Hetherington, who spent her early years on the Isle of Man and went on to build her own theatre company in Paris, harnesses her creativity with some fascinating Manx myths in this poignant and cleverly conjured box of worldly illusions and painful disillusionments.
Using letters, diaries, interviews and newspaper reports, Mouse’s remarkable life story unfolds like a series of dramatic circus tableaux, from her tortured childhood hiding in the dirt under trailers to the salvation she finds in Serendipity Wilson’s loving arms and heart, and her onward trail to Coney Island and the bright lights of New York.
Stars of the show are the brilliantly drawn eclectic cast of characters, each playing a pivotal role in a story whose vivid imagery, hidden secrets, and air of melancholic remembrance are as much a key to the journey as solving the mystery of the missing child.
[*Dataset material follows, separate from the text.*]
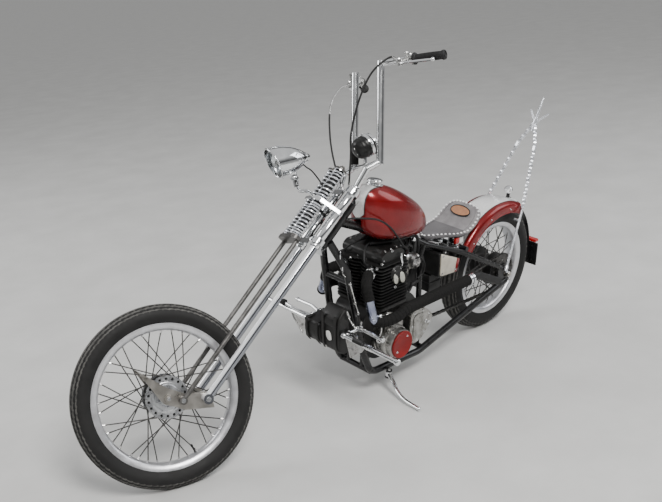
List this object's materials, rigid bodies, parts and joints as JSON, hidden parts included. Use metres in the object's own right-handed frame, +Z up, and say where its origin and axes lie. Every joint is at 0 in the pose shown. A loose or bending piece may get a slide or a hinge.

Because this is essentially an exploration of relationships – particularly female relationships – the power of memory, and the effects of trauma, all set against the contrasting ethereal otherness and gritty hardships of circus life.
A Girl Made of Air is a work of art, itself a perfect balancing act of action, drama, words and ideas from an author who would seem to have the circus deep within her soul.